++++ MATERIAL PROVIDED ++++

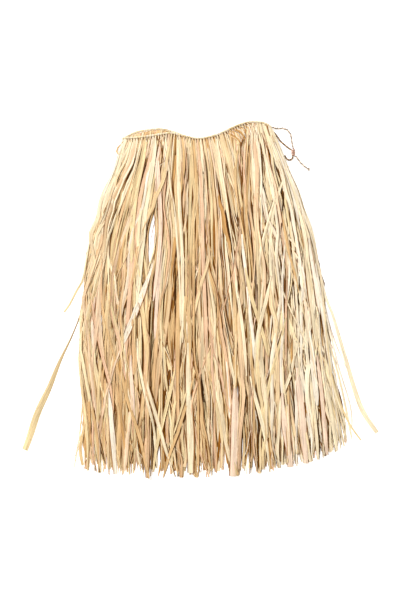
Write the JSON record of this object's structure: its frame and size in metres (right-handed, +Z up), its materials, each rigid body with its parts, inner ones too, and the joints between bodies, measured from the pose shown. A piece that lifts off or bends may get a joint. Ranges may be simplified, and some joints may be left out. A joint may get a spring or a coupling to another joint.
{
  "type": "raffia grass skirt",
  "caption": "Long grass skirt of loose raffia strips hitched over a waist cord, laid flat, folded in half at one side, with its twisted ties knotted together at the other.",
  "frame": {"origin": "middle of the underside of the skirt's bounding box, on the surface that it lies on, without the ties", "axes": "+Z up, off the surface; +Y from the hem to the waist; +X to the side with the ties"},
  "size_m": [0.8558, 0.8544, 0.0143],
  "materials": {
    "raffia_back": "dry raffia, matte with a soft sheen",
    "raffia_stray": "dry raffia, matte with a soft sheen",
    "raffia_front": "dry raffia, matte with a soft sheen",
    "tie_twine": "two-ply twisted raffia, matte"
  },
  "bodies": {
    "root": {"back_panel": "raffia_back", "fold_hitch": "raffia_stray", "front_panel": "raffia_front", "overlap_panel": "raffia_front", "upper_tie": "tie_twine", "lower_tie": "tie_twine", "short_end": "tie_twine", "long_end": "tie_twine", "tie_knot": "tie_twine", "end_knot": "tie_twine"}
  },
  "joints": []
}
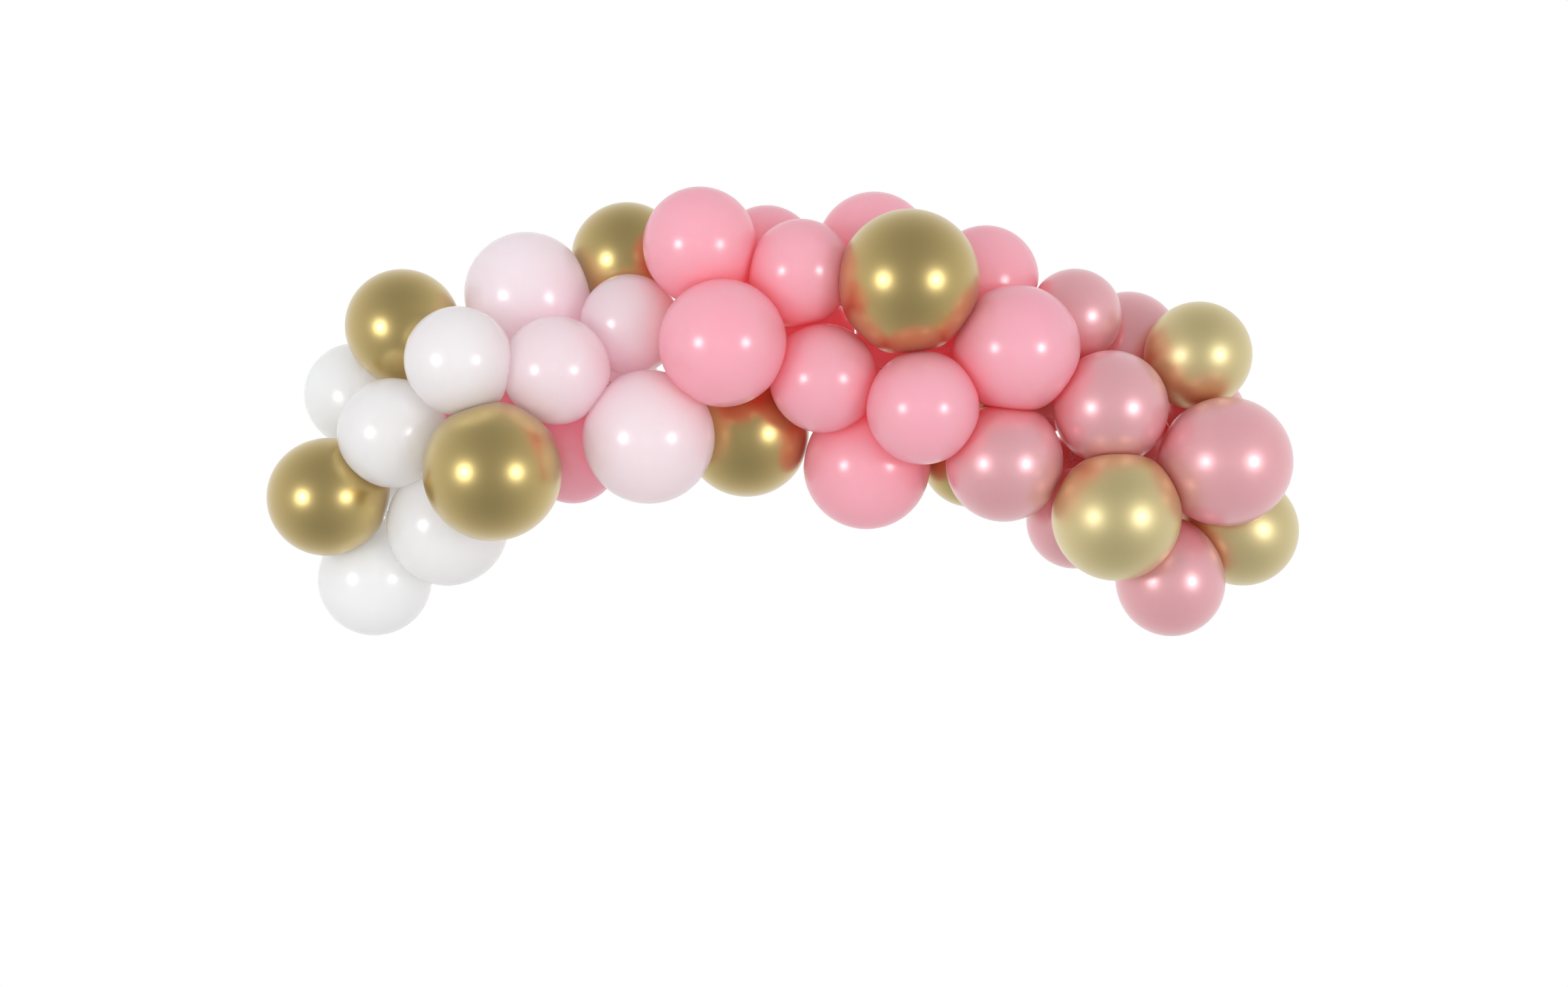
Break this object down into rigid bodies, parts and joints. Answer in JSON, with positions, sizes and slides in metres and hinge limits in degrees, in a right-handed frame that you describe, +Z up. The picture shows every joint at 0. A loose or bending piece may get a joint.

++++

REQUEST: Each line must be given again exactly as written above.

REPLY:
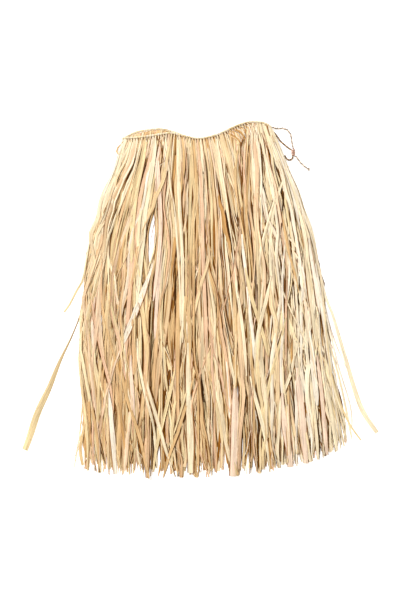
Write the JSON record of this object's structure: its frame and size in metres (right-handed, +Z up), its materials, each rigid body with its parts, inner ones too, and the joints between bodies, measured from the pose shown. A piece that lifts off or bends may get a joint. Ranges may be simplified, and some joints may be left out. A joint may get a spring or a coupling to another joint.
{
  "type": "raffia grass skirt",
  "caption": "Long grass skirt of loose raffia strips hitched over a waist cord, laid flat, folded in half at one side, with its twisted ties knotted together at the other.",
  "frame": {"origin": "middle of the underside of the skirt's bounding box, on the surface that it lies on, without the ties", "axes": "+Z up, off the surface; +Y from the hem to the waist; +X to the side with the ties"},
  "size_m": [0.8558, 0.8544, 0.0143],
  "materials": {
    "raffia_back": "dry raffia, matte with a soft sheen",
    "raffia_stray": "dry raffia, matte with a soft sheen",
    "raffia_front": "dry raffia, matte with a soft sheen",
    "tie_twine": "two-ply twisted raffia, matte"
  },
  "bodies": {
    "root": {"back_panel": "raffia_back", "fold_hitch": "raffia_stray", "front_panel": "raffia_front", "overlap_panel": "raffia_front", "upper_tie": "tie_twine", "lower_tie": "tie_twine", "short_end": "tie_twine", "long_end": "tie_twine", "tie_knot": "tie_twine", "end_knot": "tie_twine"}
  },
  "joints": []
}
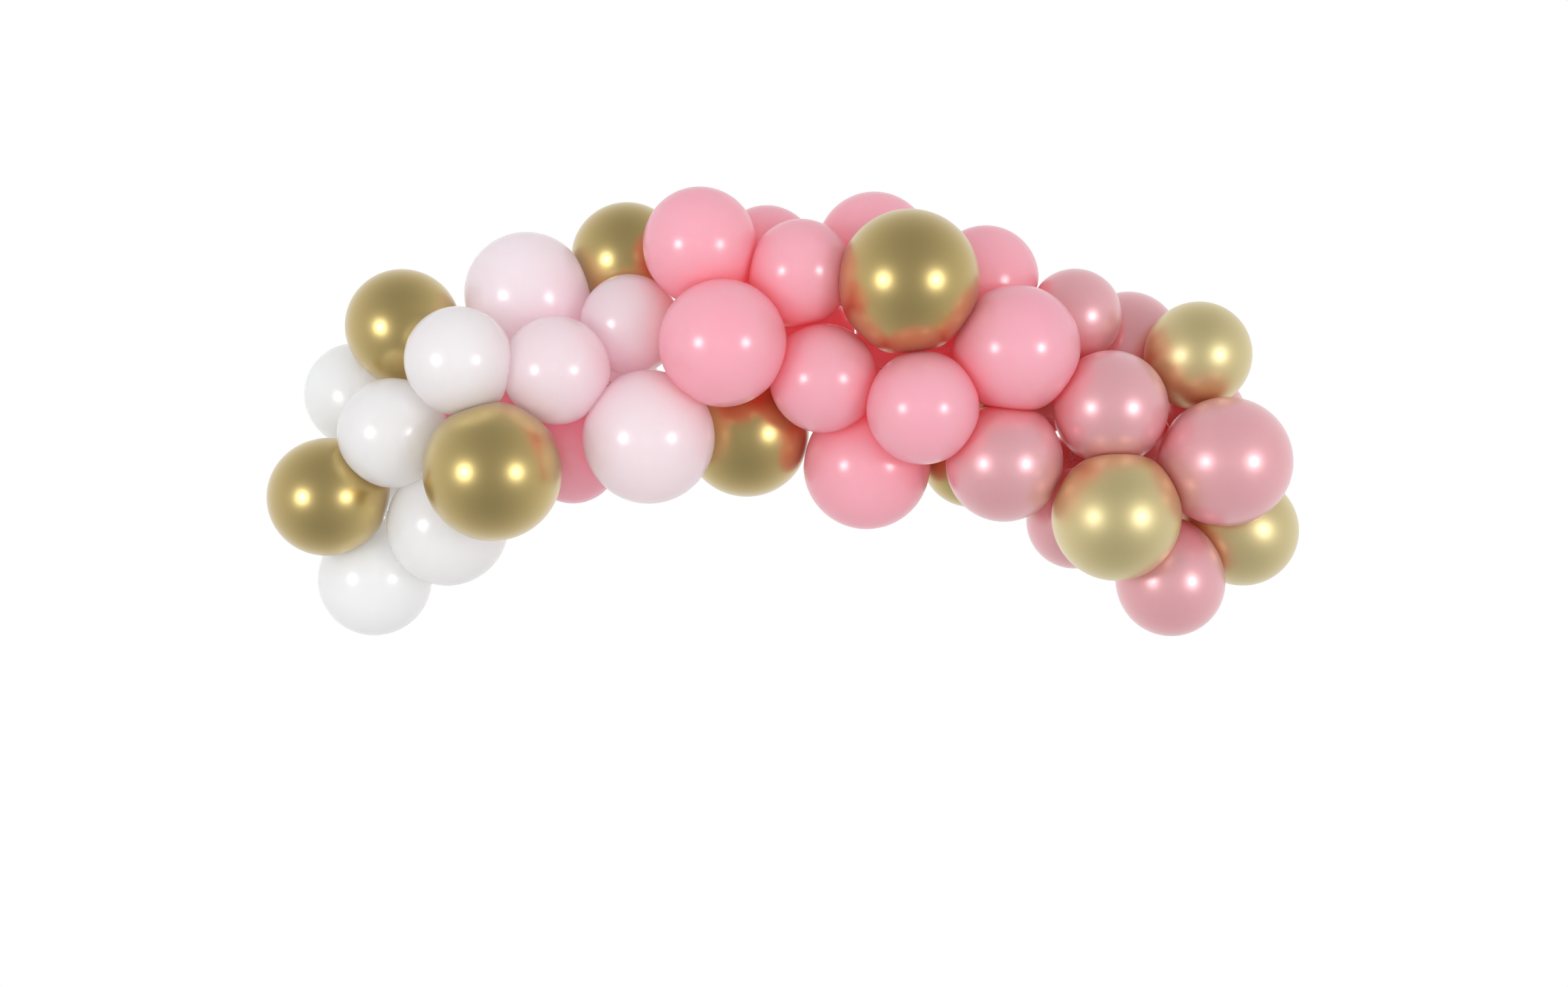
Break this object down into rigid bodies, parts and joints. Answer in JSON, with positions, sizes and slides in metres and hinge limits in degrees, in a right-handed frame that you describe, +Z up. The picture shows every joint at 0. A loose or bending piece may get a joint.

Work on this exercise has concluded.